Le Parti Communiste Colombien, depuis sa fondation en 1930, fut soumis à une persécution permanente, à des interdictions par voie légale et par voie de faits, et à une extermination systématique qui n'est pas encore terminée.

L'assassinat de Gaitán a été précédé par des luttes massives pour la réforme agraire dans les campagnes, suite à la violence latifundiste et la concentration excessive de la propriété de la terre. La police chulavita et les "pájaros" ont fait des leurs en assassinant et en poursuivant les dirigeants ruraux libéraux et communistes. C'est ce qui a donné lieu à la lutte armée, à la résistance paysanne contre la violence réactionnaire. Ce furent les antécédents de la lutte armée des guerrillas et de la fondation des FARC-EP en 1964. L'exclusion, la violence du pouvoir dominant et la fermeture des voies légales ont conduit au surgissement des guérillas colombiennes.

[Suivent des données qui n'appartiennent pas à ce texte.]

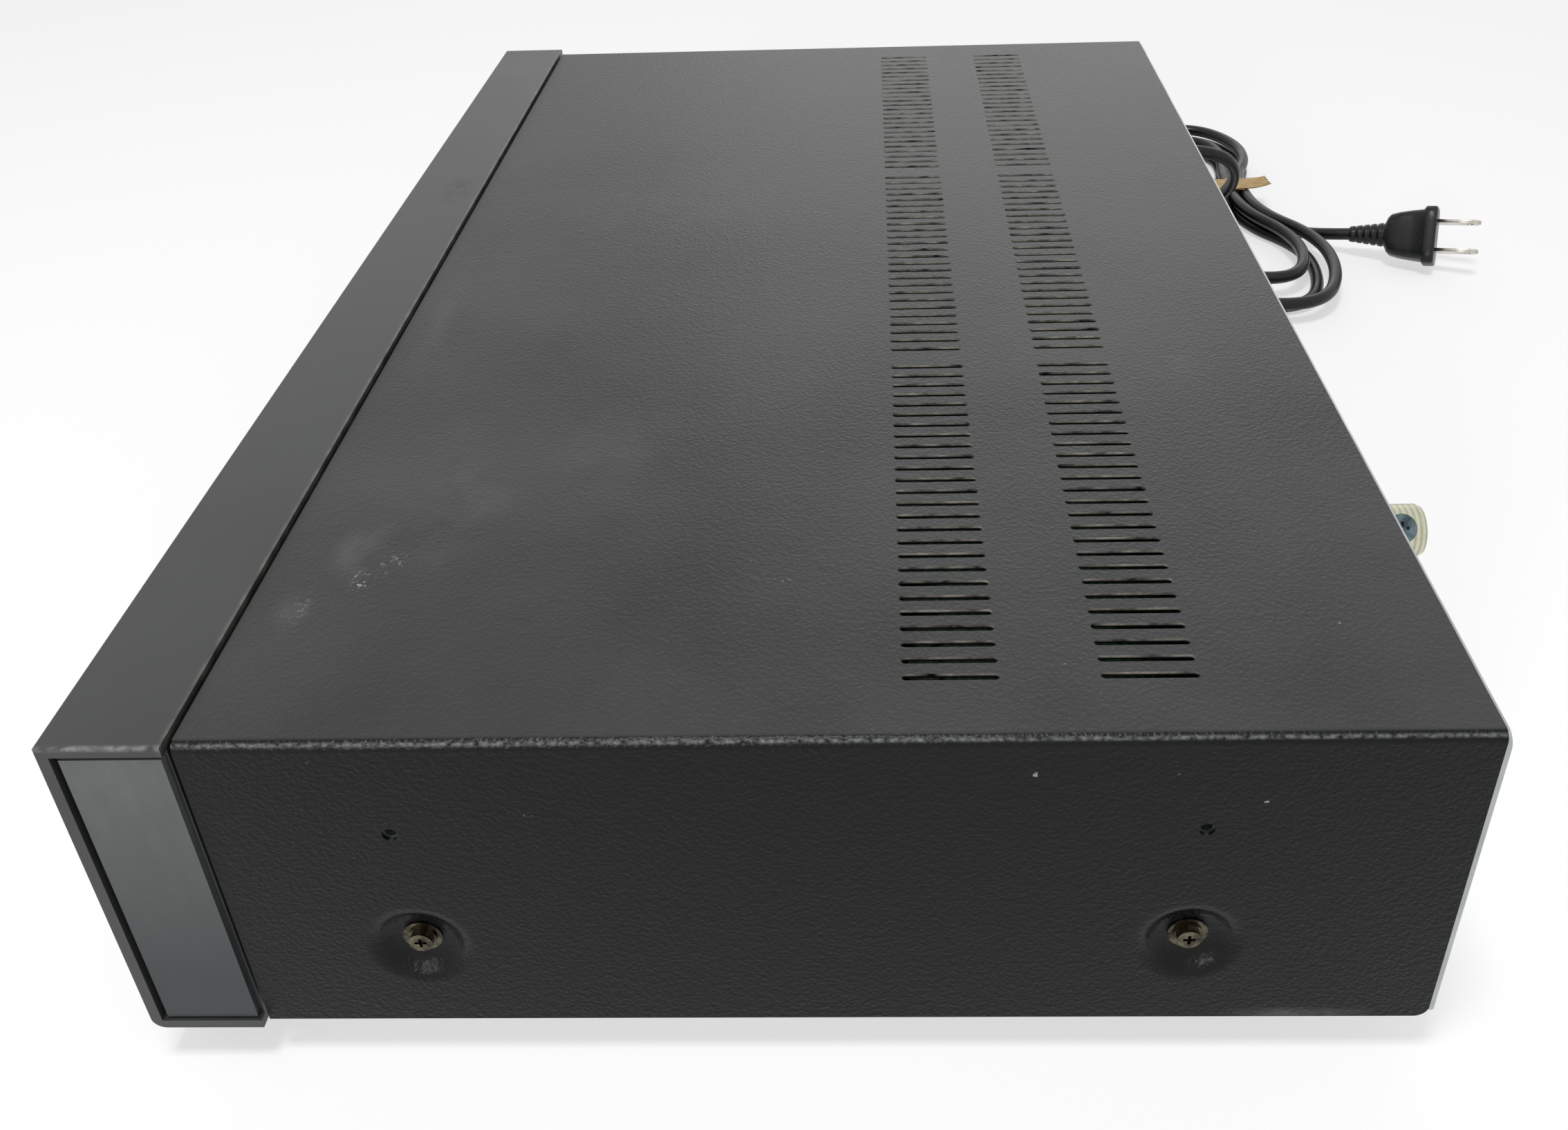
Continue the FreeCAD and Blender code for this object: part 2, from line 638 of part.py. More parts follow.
def rear_post():
    profile = [
        ("0", "-5"),
        ("2.8", "-5"),
        ("2.8", "0"),
        ("post_radius", "0"),
        ("post_radius", "post_long - 1.6"),
        ("post_radius - 0.5", "post_long - 0.5"),
        ("post_radius - 1.6", "post_long"),
        ("3", "post_long"),
        ("2.4", "post_long - 2.5"),
        ("0", "post_long - 2.5"),
    ]
    body = lathe("post_turned", profile, "y", REAR_FACE, ("post_side", "post_height"))
    tilt = number("post_screw_tilt")
    middle = V(
        number("post_side"),
        number("cover_rear") + number("rear_gauge") + number("post_screw_along"),
        number("post_height"),
    )
    lean = FreeCAD.Rotation(V(0, 1, 0), 90 - tilt)
    seat = number("post_radius") - 1.5

    def side_rod(radius, low, high):
        made = doc.addObject("Part::Cylinder", "side_rod")
        made.setExpression("Radius", bound(radius))
        made.Height = high - low
        made.Placement = FreeCAD.Placement(middle + lean.multVec(V(0, 0, low)), lean)
        return made

    node(cut(body, [side_rod("post_screw_radius + 0.15", seat, 9), side_rod("1.6", 1, 9)]), "rear_post")
    head = fuse([side_rod("post_screw_radius", seat, seat + 1.9), side_rod("1.5", 1.5, seat + 0.5)])
    slots = []
    for turn in (0, 90):
        made = doc.addObject("Part::Box", "cross_slot")
        made.Length, made.Width, made.Height = 3.2, 0.8, 2
        spin = lean.multiply(FreeCAD.Rotation(V(0, 0, 1), turn))
        made.Placement = FreeCAD.Placement(middle + spin.multVec(V(-1.6, -0.4, seat + 0.9)), spin)
        slots.append(made)
    node(cut(head, slots), "rear_post_screw")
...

L'Accord final de La Havane et les dialogues avec l'ELN cherchent à résoudre par la voie politique de la concertation les causes de la confrontation armée, à éliminer la genèse de la violence de plus d'un demi siècle. Il y a des doutes sur la possibilité que l'oligarchie colombienne, toujours réticente aux changements, respecte les accords et les engagements. La communauté internationale et les forces de paix en Colombie doivent veiller à ce qu'il n'y ait pas anguille sous roche. Il y a une grande méfiance, plus encore, quand Santos continue à gouverner pour le bénéfice du grand capital et des transnationales, quand il rejoint la croisade putschiste contre le Vénézuela et quand il soutient l'agression nord-américaine en Syrie.

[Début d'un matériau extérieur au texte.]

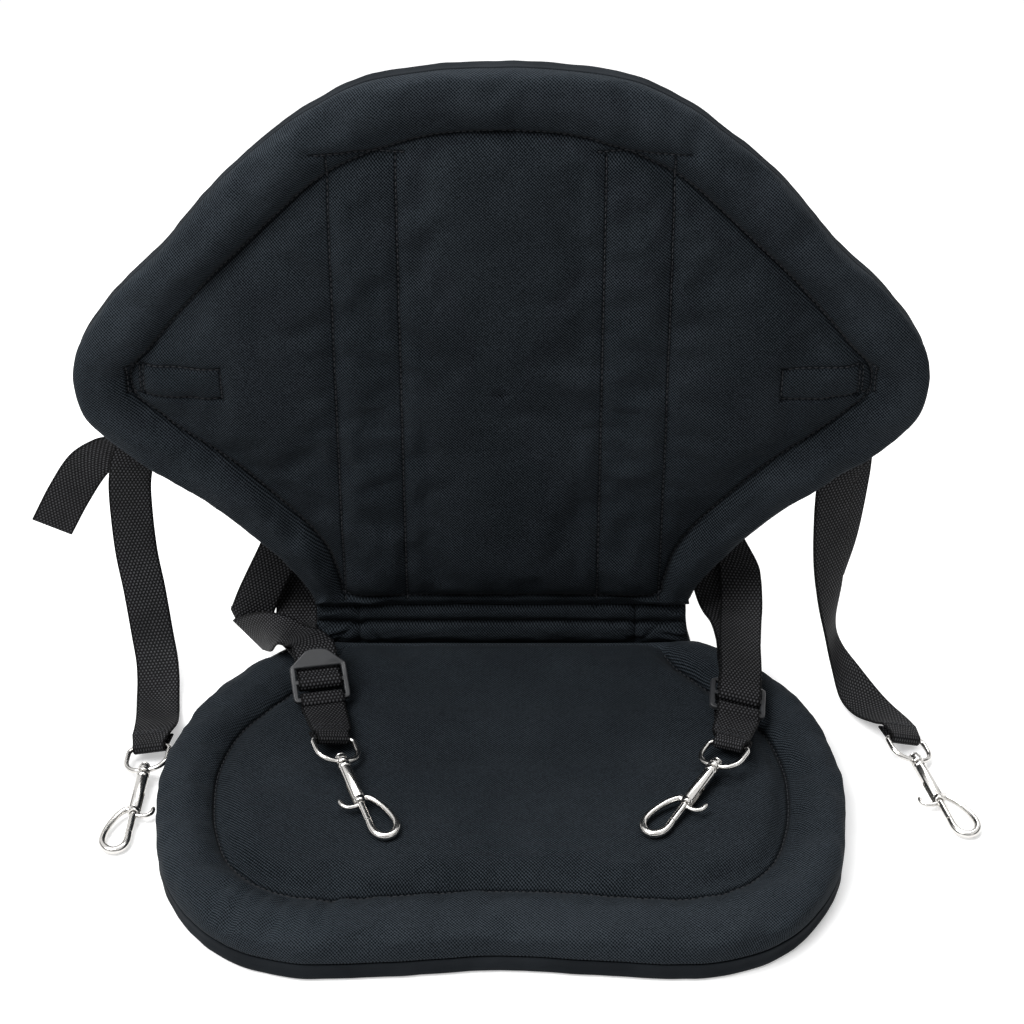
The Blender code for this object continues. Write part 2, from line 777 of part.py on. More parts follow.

Le neuf avril est le jour des victimes mais cette année, les parlementaires ne se sont pas souciés de la commémoration qui était organisée au congrès. Mieux vaut qu'ils n'aient pas assisté à l'événement, les hypocrisies n'ont plus lieu d'être. Le peuple a ses propres manières, dignes, de faire mémoire des victimes et l'une d'elles est de lutter pour le respect de l'Accord Final de La Havane, pour sa mise en oeuvre rapide et pour que la vérité, la justice, la réparation et la non-répétition soient la base de la paix stable et durable.